PRASANGKA NEGATIF
Seorang teman menulis di status facebook-nya: “Prasangka negatif
adalah tetangga yang paling dekat dengan
kebodohan.” Istilah tetangga yang paling dekat merupakan istilah lain dari
sama dengan. Jadi, sebenarnya teman itu mau menulis bahwa prasangka negatif itu
merupakan suatu kebodohan.
Benarkah demikian?
Yesus mengajarkan kita untuk mengeluarkan balok di mata kita
lebih dahulu baru kita dapat mengeluarkan selumbar di mata teman kita (Mat. 7:
3 – 5). Selumbar itu lebih kecil dari balok, namun kita melihatnya menjadi
besar karena ia ada di luar diri kita. Sementara balok yang lebih besar menjadi
kecil karena ia ada di diri kita. Di sini Yesus mau mengatakan bahwa setiap
kita punya balok di mata kita. Hendaklah kita semua menanggalkan atau mengeluarkan balok itu
sehingga kita dapat melihat sesama kita apa adanya.
Karena itu, pertama-tama harus disadari adalah bahwa setiap
prasangka itu selalu negatif. Kenegatifan ini sepertinya manusiawi. Semua manusia
memiliki kecenderungan melihat yang negatif.
Akan tetapi tidak selamanya prasangka negatif itu buruk atau
jahat. Tidak selamanya juga prasangka negatif itu bodoh. Sebuah prasangka itu negatif karena ia
bertolak dari yang positif. Ketika orang tidak menemukan yang positif, dari
situlah akhirnya muncul prasangka negatif.

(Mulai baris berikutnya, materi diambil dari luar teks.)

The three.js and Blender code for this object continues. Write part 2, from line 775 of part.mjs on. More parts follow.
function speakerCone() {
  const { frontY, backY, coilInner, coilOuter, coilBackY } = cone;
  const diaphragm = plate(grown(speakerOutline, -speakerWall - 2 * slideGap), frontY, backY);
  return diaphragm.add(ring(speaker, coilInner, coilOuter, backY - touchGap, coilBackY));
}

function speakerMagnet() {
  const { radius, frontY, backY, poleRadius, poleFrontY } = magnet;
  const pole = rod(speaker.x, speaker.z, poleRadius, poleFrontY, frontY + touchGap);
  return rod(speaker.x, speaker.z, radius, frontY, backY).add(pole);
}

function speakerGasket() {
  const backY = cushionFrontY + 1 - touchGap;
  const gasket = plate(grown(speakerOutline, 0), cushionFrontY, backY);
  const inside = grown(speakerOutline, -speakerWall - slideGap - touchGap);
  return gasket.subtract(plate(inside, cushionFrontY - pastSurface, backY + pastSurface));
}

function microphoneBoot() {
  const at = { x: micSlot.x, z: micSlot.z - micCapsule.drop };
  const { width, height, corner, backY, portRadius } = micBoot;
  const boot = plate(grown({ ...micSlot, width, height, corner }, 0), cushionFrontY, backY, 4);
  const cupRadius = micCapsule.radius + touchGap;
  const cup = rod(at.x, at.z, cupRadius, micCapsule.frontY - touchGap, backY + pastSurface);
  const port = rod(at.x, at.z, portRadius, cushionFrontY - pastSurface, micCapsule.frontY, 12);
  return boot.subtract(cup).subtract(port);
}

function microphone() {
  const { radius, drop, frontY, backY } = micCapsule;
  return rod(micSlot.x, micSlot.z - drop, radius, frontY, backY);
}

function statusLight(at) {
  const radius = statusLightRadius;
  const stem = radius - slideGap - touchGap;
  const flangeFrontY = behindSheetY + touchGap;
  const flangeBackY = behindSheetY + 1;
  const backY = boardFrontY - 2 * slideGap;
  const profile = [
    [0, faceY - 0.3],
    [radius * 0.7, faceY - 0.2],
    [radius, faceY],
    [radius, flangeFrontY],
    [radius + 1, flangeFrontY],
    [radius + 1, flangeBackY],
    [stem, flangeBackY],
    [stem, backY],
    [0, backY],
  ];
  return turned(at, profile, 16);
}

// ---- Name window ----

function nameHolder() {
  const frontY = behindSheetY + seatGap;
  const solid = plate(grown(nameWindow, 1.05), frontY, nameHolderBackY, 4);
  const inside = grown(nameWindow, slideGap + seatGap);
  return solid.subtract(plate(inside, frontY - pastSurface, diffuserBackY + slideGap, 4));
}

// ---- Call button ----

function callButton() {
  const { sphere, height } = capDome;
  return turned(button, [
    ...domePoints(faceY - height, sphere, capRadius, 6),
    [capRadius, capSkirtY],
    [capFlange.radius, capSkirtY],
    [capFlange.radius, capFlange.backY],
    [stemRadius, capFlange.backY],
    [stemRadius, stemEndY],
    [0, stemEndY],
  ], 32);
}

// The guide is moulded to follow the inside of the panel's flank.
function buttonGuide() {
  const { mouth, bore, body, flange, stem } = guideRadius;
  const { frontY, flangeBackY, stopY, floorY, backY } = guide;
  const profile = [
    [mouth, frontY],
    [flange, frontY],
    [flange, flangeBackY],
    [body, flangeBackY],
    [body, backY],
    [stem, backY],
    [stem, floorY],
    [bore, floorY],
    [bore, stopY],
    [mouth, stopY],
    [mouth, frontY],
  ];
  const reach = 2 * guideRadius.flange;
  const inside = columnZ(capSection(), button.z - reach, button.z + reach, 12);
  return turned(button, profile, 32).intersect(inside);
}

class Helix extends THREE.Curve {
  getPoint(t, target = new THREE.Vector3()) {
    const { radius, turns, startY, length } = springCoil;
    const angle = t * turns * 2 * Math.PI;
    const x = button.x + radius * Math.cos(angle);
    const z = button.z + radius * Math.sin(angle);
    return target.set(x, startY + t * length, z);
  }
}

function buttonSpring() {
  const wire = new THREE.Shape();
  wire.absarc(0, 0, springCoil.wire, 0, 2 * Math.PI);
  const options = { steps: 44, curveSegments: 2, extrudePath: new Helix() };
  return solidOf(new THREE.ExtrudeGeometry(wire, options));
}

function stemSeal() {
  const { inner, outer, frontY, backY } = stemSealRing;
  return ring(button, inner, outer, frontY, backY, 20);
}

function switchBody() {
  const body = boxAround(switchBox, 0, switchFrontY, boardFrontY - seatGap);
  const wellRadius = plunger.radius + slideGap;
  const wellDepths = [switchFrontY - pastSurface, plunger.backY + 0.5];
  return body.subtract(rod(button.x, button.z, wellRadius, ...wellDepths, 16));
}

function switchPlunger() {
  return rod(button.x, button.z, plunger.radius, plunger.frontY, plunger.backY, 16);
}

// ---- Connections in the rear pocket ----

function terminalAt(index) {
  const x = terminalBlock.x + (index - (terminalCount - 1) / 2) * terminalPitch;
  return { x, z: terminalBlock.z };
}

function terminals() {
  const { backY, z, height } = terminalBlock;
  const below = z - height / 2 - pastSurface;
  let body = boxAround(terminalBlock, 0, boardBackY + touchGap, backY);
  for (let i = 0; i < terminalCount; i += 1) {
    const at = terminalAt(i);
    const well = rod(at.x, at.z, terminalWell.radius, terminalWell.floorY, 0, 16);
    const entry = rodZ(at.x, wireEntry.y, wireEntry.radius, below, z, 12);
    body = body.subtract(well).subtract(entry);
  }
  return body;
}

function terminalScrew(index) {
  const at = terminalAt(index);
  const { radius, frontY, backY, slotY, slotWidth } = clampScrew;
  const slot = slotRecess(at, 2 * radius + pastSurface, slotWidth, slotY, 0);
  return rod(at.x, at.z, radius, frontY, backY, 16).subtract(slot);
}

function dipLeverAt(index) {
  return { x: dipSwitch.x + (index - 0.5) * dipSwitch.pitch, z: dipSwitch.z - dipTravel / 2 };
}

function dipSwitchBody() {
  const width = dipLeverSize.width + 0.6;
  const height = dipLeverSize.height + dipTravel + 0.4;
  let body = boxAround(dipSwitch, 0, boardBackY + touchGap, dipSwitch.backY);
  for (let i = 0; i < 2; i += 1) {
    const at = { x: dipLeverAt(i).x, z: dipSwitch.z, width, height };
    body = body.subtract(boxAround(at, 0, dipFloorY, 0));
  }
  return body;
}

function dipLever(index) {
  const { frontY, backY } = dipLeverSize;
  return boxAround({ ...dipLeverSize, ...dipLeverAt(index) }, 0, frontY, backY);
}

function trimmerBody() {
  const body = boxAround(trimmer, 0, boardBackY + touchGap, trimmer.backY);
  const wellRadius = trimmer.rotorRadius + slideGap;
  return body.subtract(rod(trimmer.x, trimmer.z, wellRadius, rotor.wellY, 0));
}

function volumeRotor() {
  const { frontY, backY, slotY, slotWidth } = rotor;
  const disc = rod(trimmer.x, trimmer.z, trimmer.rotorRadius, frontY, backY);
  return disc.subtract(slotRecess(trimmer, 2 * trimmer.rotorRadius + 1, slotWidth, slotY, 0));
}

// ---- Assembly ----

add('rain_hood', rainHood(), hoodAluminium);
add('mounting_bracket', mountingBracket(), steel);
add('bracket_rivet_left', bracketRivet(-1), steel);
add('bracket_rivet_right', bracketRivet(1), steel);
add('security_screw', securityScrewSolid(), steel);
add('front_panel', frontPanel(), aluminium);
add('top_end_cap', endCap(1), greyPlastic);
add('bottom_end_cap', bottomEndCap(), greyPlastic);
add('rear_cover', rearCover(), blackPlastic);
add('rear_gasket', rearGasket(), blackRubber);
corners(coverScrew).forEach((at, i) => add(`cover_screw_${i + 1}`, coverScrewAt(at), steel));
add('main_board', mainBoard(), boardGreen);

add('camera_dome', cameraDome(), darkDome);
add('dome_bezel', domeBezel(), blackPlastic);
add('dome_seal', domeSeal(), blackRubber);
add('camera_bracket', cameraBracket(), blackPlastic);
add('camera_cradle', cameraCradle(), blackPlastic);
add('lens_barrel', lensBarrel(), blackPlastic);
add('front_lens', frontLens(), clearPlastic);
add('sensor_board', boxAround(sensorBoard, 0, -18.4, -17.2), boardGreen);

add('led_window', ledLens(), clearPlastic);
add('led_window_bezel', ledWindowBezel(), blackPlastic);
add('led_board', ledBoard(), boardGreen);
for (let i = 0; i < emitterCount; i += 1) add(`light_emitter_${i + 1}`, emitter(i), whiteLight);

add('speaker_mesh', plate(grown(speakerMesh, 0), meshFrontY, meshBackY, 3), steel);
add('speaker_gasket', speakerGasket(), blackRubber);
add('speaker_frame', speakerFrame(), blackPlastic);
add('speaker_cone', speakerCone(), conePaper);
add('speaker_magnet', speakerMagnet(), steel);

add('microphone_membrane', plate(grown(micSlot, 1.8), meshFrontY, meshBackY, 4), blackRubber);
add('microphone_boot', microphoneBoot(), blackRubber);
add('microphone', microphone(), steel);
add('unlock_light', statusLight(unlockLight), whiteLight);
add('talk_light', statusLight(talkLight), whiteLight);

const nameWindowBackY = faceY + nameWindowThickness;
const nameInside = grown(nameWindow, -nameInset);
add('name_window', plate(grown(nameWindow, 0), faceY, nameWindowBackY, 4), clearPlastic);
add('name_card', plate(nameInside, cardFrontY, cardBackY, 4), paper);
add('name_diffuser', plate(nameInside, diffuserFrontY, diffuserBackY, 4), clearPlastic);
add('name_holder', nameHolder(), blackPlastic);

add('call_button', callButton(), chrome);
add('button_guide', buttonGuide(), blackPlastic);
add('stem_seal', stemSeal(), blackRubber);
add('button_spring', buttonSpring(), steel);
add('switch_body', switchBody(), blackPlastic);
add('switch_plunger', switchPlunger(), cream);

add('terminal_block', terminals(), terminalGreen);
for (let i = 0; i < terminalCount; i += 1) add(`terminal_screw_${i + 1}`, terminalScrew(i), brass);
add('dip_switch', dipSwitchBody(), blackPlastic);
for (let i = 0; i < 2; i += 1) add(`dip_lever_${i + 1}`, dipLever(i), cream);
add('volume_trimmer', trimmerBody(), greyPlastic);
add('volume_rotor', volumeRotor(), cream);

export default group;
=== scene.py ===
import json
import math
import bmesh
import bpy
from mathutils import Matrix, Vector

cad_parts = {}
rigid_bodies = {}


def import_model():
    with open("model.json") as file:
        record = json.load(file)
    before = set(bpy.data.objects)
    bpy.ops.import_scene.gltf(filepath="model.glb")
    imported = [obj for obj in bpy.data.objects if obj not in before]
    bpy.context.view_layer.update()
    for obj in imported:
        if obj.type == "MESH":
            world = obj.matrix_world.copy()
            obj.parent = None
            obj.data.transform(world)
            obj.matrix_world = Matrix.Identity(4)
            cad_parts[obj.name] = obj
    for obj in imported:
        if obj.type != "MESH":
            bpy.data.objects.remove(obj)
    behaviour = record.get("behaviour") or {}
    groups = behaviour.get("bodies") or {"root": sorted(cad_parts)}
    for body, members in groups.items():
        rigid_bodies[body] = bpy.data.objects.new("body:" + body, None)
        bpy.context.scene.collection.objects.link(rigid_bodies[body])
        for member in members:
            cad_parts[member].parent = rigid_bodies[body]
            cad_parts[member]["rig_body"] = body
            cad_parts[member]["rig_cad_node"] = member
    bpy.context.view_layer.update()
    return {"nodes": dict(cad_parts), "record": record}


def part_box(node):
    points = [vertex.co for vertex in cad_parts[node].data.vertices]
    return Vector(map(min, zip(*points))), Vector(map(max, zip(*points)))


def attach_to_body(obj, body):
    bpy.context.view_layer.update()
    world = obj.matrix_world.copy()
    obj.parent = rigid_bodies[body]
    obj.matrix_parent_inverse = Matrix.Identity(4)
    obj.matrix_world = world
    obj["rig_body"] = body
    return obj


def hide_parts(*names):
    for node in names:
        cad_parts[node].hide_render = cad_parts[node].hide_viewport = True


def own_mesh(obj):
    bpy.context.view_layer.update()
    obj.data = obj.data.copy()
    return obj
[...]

Contohnya, prasangka negatif seorang isteri terhadap
suaminya. Ia mengira sang suami selingkuh. Kenapa muncul prasangka ini? Bisa jadi
ada perubahan sang suami. Biasanya suami pulang jam 18.300, mesrah dengan
isteri, bercanda sama anak-anak, nonton bareng di ruang tamu, ada gairah di
ranjang, dll. Gambaran ini merupakan gambaran positif. Namun yang terjadi
akhir-akhir ini, ia pulang jam 22.00, dengan muka masam, tak ada canda dengan
anak-anak, tak ada acara nonton bareng, di ranjang langsung pulas, dll. Ini adalah
gambaran negatif. Nah, karena hilangnya gambaran positif inilah, sang istri
akhirnya berprasangka negatif: suami ada selingkuhan. Apakah ini bodoh?

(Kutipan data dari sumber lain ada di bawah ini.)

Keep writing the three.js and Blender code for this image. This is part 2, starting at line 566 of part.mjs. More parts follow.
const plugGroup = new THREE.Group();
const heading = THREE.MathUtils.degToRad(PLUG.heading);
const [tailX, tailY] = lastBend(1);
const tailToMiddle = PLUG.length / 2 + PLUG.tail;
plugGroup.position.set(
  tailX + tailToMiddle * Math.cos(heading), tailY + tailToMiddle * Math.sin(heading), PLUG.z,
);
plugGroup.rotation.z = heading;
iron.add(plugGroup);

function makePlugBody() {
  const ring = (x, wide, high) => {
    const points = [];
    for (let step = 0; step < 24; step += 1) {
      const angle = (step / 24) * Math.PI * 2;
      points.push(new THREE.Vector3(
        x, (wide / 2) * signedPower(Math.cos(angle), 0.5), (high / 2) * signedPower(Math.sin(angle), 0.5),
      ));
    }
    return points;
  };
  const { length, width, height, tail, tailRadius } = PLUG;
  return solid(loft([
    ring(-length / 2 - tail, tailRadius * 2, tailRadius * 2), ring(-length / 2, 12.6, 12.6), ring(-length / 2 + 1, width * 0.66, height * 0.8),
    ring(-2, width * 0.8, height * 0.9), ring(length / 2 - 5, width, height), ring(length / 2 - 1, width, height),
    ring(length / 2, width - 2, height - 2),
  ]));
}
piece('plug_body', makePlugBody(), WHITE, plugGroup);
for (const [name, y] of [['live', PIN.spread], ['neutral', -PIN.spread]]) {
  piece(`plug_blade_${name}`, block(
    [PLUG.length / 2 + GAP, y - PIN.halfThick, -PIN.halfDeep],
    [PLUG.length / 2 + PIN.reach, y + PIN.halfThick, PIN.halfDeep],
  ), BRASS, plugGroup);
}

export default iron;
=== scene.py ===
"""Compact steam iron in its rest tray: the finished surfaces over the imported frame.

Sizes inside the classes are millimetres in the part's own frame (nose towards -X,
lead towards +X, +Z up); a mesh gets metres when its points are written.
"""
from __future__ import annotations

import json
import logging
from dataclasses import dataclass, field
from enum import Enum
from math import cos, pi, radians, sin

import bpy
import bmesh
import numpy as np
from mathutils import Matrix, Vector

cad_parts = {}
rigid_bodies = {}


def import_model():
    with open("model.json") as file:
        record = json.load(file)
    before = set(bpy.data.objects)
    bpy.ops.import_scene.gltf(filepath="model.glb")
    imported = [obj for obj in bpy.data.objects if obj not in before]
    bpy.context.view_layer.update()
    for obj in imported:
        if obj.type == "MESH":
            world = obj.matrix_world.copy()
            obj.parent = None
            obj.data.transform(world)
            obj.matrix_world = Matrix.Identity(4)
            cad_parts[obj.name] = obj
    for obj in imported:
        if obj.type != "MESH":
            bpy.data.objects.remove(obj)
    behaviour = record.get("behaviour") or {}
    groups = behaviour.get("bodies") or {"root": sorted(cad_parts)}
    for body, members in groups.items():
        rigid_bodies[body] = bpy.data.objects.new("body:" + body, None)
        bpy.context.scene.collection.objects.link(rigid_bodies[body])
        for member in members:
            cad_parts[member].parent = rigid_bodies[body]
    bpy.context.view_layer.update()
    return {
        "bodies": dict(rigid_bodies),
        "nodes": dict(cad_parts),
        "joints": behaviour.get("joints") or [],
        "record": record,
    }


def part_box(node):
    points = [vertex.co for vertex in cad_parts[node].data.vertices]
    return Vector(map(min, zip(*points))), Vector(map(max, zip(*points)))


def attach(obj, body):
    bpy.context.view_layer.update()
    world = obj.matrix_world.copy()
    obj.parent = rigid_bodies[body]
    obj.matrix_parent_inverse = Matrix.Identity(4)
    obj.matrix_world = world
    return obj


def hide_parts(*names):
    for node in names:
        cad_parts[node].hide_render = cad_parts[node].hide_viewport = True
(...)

Contoh lain. Kita tentu kenal dengan Gayus HP Tambunan. Kenapa
ia akhirnya dipenjara karena kasus korupsi? Semuanya berawal dari prasangka negatif.

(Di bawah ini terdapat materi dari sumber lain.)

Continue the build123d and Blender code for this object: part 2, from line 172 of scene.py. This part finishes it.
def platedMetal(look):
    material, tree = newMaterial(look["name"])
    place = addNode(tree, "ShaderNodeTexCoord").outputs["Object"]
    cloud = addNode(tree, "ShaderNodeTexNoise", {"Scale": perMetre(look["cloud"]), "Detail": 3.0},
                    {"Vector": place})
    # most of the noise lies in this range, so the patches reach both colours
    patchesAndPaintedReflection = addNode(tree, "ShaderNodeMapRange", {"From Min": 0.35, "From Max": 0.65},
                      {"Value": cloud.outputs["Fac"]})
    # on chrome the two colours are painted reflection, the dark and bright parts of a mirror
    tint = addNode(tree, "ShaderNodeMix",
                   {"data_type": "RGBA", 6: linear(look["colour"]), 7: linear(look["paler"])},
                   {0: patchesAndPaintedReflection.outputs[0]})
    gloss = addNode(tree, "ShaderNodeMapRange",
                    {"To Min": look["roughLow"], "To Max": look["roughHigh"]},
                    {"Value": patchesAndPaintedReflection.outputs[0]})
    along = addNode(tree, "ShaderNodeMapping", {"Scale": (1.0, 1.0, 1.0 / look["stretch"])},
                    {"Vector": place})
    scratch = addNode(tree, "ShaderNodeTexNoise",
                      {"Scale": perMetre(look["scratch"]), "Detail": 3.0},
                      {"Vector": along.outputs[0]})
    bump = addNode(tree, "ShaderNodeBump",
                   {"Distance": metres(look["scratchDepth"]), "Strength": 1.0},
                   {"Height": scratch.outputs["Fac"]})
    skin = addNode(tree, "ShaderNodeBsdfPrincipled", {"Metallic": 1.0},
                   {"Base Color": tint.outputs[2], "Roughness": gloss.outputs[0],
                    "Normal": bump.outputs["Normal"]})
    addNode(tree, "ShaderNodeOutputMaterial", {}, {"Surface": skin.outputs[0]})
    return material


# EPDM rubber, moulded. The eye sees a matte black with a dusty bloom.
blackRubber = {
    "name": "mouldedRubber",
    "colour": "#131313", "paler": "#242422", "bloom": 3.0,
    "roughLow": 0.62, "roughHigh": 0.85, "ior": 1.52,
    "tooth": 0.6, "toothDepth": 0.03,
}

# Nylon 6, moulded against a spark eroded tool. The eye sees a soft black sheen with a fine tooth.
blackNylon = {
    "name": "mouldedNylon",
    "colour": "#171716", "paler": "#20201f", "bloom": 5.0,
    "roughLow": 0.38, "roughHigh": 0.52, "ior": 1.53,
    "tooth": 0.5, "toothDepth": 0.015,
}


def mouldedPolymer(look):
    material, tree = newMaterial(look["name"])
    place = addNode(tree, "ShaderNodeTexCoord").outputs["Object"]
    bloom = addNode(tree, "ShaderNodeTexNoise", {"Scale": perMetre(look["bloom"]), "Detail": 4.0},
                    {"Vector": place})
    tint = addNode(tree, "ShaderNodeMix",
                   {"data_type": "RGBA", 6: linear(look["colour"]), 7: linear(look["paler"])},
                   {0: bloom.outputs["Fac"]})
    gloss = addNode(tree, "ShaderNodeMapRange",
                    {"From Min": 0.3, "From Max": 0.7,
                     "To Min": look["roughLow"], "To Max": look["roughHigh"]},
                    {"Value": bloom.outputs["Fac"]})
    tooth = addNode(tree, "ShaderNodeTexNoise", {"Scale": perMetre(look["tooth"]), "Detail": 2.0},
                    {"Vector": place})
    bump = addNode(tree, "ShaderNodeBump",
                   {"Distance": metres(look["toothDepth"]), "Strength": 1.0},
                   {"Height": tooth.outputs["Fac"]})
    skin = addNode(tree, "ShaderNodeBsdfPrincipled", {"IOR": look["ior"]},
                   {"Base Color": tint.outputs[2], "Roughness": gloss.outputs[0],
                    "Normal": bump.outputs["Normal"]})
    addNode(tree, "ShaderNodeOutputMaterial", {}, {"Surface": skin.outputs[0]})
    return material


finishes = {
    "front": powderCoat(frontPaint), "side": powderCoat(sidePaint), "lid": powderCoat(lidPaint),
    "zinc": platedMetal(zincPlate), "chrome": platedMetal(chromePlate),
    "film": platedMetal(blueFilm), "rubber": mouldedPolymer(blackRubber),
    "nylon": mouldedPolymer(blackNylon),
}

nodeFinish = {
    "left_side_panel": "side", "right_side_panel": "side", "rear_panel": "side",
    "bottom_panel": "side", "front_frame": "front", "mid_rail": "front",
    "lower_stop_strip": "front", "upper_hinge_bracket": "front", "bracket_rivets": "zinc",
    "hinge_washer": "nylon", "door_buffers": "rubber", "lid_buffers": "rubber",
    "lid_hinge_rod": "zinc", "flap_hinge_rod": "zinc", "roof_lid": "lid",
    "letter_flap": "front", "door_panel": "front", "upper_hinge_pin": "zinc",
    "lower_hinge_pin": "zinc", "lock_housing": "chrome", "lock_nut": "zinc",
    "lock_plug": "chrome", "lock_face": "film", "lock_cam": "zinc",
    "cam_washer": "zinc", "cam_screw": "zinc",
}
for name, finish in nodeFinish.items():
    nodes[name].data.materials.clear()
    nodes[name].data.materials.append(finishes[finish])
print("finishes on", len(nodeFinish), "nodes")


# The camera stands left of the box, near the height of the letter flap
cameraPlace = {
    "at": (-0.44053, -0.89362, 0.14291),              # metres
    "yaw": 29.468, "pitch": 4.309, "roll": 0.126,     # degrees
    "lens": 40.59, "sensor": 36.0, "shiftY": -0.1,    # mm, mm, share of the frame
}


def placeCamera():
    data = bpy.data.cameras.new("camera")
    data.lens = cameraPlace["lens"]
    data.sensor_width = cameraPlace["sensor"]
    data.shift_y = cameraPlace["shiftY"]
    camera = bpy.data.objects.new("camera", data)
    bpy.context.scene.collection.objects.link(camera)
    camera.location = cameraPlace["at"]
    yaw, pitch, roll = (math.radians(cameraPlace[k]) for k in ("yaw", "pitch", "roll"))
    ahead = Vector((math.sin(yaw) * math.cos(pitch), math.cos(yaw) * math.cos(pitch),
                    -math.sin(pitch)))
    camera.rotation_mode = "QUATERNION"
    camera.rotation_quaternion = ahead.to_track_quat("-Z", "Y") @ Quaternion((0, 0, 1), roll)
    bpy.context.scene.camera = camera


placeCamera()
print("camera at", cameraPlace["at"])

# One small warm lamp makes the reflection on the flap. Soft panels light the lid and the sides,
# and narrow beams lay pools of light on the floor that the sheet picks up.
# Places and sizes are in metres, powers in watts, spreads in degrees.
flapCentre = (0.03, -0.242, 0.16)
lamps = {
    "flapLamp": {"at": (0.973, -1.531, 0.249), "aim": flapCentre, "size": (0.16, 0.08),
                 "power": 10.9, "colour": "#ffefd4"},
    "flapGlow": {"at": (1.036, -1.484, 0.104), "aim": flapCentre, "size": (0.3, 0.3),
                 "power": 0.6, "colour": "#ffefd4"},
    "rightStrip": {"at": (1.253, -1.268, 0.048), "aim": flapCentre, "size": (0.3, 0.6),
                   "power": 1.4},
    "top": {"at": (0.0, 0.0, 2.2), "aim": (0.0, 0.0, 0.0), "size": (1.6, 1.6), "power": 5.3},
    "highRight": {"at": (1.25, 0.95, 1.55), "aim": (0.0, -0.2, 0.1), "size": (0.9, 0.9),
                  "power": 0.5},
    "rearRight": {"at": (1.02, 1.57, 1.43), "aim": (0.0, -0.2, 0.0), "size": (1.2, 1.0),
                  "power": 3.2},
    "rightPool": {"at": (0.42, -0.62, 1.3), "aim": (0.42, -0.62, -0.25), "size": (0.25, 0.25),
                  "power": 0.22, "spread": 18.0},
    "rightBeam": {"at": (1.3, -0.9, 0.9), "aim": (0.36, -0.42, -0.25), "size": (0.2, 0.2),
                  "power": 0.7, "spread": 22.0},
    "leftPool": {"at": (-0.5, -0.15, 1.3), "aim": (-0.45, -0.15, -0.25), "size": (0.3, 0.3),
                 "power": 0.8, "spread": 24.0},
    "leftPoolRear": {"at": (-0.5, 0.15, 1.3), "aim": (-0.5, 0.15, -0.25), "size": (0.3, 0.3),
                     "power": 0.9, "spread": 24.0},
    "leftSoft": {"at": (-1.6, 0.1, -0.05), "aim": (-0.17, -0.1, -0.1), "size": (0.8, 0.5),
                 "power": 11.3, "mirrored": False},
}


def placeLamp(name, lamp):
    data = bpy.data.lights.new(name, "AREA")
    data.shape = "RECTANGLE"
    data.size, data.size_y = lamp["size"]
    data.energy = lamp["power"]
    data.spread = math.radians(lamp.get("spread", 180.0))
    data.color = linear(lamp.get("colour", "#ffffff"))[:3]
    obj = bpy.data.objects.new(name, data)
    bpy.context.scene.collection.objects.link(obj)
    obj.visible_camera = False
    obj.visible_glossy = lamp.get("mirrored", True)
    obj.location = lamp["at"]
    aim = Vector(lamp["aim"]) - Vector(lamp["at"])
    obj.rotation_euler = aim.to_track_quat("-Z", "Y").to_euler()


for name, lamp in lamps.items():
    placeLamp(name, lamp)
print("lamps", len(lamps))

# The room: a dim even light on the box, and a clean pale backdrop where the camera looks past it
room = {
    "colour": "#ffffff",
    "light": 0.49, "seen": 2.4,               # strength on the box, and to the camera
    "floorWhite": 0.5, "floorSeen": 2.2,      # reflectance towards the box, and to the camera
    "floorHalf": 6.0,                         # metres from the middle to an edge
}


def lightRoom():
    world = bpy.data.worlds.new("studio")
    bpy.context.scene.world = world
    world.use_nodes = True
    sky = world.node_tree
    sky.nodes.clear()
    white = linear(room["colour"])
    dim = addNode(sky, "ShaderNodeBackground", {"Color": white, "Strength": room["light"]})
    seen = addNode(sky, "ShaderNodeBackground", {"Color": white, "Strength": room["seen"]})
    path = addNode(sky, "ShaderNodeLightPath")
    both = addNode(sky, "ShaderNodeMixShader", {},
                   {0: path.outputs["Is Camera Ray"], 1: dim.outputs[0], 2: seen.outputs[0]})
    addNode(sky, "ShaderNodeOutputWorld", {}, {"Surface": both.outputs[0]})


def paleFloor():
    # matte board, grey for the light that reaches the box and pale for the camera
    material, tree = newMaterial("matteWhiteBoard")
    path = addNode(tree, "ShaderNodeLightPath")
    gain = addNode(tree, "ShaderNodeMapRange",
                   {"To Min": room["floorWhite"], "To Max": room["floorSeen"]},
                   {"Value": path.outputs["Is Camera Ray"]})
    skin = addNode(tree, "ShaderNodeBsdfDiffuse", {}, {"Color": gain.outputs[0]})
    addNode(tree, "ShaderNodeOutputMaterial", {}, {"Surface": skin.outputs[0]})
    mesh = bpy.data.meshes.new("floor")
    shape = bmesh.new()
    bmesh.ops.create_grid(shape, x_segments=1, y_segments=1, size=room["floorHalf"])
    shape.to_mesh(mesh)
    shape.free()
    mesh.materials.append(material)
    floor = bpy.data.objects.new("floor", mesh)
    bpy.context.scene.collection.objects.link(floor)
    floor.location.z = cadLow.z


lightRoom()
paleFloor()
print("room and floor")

Orang tahu bahwa Gayus itu pegawai pajak golongan III-A. Gaji PNS Golongan III-A sekitar 2 – 2,5 juta
per bulan. Dengan gaji segitu siapapun dapat memberikan gambaran positifnya. Namun
yang terjadi adalah Gayus memiliki uang 25 millyar di rekeningnya plus uang
asing senilai 60 millyar dan perhiasan senilai 14 millyar di bank atas nama
isterinya. Belum lagi rumahnya yang nilainya millyaran rupiah. Ini merupakan
gambaran negatif. Nah, ketika orang tidak menemukan yang positif pada diri
Gayus sebagai PNS golongan III-A, orang akhirnya berprasangka negatif. Apakah ini
bodoh?
Coba bayangkan jika seandainya semua orang berpikiran positip?
Maka akan ada asas manfaat. Suami akan memanfaatkan kepositipan prasangka istri
dengan tetap menjalankan praktek selingkuhnya. Atau Gayus akan terus meraup kekayaan
yang sebenarnya untuk rakyat demi pundi-pundi dirinya dan keluarganya.
Oleh karena itu, jangan terlalu mudah dan cepat mengadili
prasangka negatif sebagai suatu tindakan yang buruk atau jahat. Kecenderungan manusia
adalah memvonis buruk orang yang berprasangka negatif dengan
pernyataan-pernyataan seperti: cemburu, iri hati, dengki, tidak senang melihat
orang bahagia, gosip, fitnah, dll. Harus disadari bahwa prasangka negatif orang
itu lahir dari ketiadaan hal positip dalam diri kita.
Maka, solusi yang harus dilakukan ketika orang berprasangka negatif
terhadap kita adalah membuktikan bahwa yang negatif itu salah dengan
mengembalikan yang positif dalam diri kita. Dari pada energi kita habis hanya
untuk mengecam orang yang berprasangka negatif, alangkah positipnya jika kita
menunjukkan sisi positif kita yang telah hilang.